_Material:_

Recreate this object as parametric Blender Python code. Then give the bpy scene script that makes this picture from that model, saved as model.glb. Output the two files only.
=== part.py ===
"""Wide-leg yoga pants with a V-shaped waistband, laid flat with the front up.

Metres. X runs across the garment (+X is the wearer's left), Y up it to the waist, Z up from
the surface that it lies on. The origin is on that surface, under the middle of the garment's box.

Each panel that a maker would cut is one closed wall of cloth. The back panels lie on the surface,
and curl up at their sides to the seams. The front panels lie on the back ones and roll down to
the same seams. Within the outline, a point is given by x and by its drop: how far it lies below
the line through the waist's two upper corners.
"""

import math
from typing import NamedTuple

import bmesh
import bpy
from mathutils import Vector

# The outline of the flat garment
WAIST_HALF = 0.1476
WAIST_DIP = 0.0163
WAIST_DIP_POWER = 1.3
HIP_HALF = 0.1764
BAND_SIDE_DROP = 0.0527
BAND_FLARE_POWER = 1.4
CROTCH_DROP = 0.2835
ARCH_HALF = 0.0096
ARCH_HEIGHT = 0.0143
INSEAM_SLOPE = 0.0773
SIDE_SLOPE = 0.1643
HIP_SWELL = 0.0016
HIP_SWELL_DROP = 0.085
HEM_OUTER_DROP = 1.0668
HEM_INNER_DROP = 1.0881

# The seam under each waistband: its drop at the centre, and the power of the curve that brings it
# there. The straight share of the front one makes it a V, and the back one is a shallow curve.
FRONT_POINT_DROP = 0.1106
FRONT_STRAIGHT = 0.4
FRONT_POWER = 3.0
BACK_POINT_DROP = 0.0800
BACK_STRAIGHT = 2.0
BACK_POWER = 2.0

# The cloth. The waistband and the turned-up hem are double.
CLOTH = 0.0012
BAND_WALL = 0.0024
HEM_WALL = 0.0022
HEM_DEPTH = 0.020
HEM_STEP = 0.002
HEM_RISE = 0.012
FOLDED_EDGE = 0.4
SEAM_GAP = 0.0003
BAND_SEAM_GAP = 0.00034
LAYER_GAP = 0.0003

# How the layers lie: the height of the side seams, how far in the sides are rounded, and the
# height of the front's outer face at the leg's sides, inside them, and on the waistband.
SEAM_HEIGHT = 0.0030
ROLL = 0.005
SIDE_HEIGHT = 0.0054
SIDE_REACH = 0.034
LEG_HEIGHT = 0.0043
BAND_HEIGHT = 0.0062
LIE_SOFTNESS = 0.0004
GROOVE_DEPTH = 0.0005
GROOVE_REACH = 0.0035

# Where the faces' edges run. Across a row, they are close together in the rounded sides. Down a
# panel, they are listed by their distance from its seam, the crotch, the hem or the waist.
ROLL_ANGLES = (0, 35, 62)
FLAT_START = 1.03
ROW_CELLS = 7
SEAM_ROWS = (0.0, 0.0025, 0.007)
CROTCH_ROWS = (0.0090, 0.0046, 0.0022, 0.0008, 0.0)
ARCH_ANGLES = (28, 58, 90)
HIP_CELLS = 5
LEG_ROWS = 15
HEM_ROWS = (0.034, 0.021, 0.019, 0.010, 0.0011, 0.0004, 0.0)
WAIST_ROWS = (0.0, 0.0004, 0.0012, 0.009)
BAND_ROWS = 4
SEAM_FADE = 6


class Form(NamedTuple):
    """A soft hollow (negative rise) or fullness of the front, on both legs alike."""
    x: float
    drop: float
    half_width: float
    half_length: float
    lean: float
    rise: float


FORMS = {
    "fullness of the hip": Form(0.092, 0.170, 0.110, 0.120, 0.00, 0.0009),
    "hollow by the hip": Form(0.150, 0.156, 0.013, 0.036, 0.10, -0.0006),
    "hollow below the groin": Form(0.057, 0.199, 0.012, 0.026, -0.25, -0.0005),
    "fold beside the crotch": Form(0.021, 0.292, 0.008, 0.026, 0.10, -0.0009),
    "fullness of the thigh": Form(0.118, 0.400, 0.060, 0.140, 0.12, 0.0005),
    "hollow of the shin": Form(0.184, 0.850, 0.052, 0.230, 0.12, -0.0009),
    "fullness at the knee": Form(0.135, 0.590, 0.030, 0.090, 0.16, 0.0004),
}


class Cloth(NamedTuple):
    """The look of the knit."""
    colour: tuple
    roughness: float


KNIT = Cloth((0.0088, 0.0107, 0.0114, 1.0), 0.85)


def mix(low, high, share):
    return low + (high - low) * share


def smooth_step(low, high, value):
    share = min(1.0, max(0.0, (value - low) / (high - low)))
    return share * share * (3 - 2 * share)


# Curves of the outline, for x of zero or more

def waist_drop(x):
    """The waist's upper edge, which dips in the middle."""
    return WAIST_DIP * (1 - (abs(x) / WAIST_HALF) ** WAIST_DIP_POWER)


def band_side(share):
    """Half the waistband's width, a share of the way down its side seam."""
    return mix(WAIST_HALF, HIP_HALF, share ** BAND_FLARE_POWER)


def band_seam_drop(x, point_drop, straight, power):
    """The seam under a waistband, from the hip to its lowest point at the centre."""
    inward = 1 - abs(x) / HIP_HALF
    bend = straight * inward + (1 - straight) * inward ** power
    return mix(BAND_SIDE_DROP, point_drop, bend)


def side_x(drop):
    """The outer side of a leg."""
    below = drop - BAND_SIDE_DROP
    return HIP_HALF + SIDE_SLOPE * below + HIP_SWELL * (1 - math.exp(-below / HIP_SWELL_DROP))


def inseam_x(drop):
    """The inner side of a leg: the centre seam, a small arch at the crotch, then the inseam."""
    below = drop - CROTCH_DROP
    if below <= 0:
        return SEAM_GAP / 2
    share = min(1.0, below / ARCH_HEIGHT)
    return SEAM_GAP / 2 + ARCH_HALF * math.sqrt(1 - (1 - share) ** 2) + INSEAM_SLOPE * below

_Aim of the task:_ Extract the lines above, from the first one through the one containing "the front up.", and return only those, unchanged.

_Finished task:_
Recreate this object as parametric Blender Python code. Then give the bpy scene script that makes this picture from that model, saved as model.glb. Output the two files only.
=== part.py ===
"""Wide-leg yoga pants with a V-shaped waistband, laid flat with the front up.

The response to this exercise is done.